Definition
The reciprocal (opposite) signal of a localizer course transmitted by an Instrument Landing System (ILS). The localizer antenna radiates two signals: the front course, which is aligned with the runway used for the published ILS approach, and the back course, which extends in the opposite direction off the other end of the antenna. A back course can be used for a non-precision instrument approach to the opposite runway when a back course procedure is published, but it provides no glideslope information and the course-deviation indicator displays reverse sensing unless the equipment is set to back course mode.
Plain English
The localizer antenna at an ILS-equipped airport sends its signal in two directions. The main beam guides aircraft to one runway end. The opposite-direction beam, called the back course, can sometimes be used to line up with the other runway end, but it has no glideslope and the needle moves backwards from what a pilot is used to.
Context Anchor
Seen in instrument approach procedures and localizer equipment discussions.
Derivation
Back simply means the opposite direction from the front course.
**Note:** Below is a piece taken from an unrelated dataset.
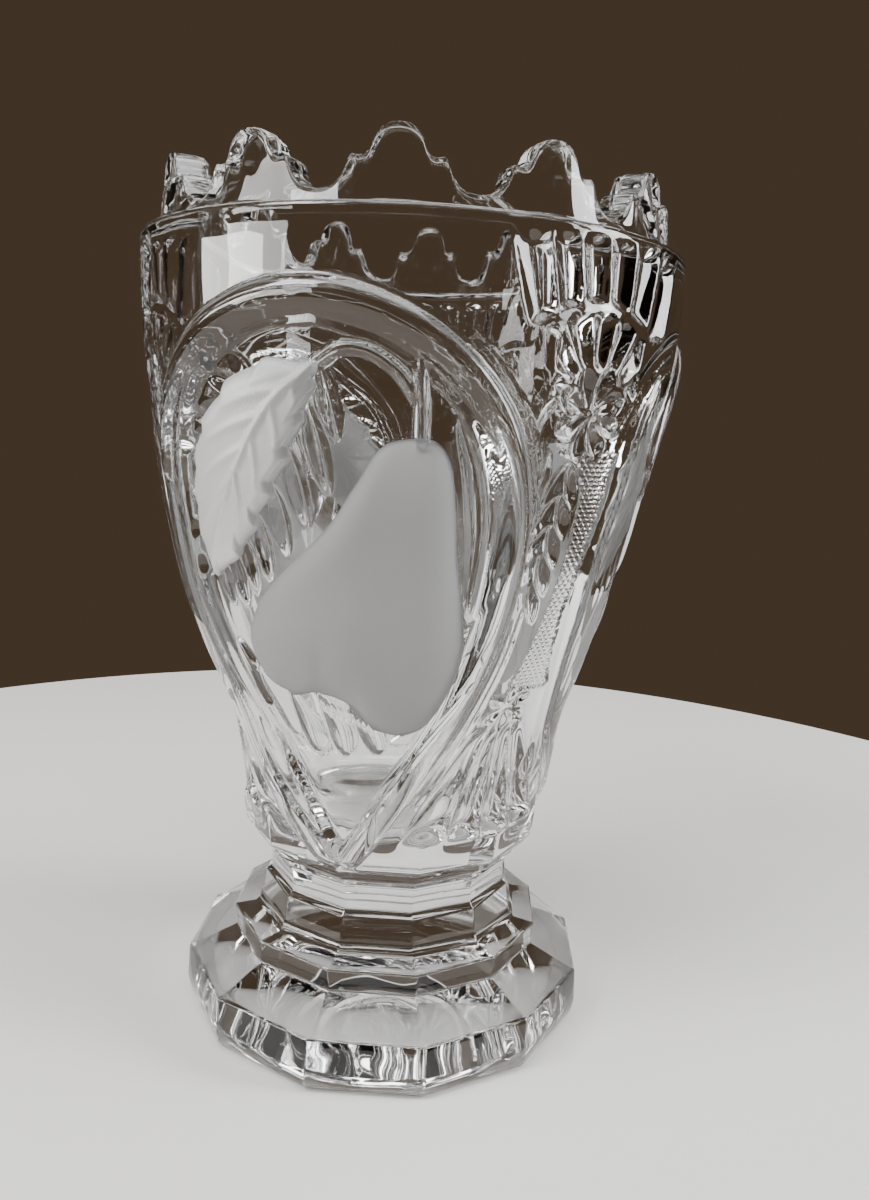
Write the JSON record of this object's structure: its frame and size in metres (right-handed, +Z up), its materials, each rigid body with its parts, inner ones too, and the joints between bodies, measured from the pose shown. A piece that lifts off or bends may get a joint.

The localizer transmitter physically radiates signals out both ends of its antenna, so the side opposite the published ILS approach became known as the back course.
Why Pilots Care
Allows instrument approaches on the non-standard side of the runway when the front-course ILS is unavailable.
Intuition Check
Back course does not mean flying backward or using a return route. It means using the opposite-direction side of a localizer guidance signal.
Example Sentence 1
With the ILS runway closed for maintenance, the crew briefed and flew the published back course approach to the opposite runway.
Example Sentence 2
On the back course the CDI needle indications reverse from normal localizer behavior.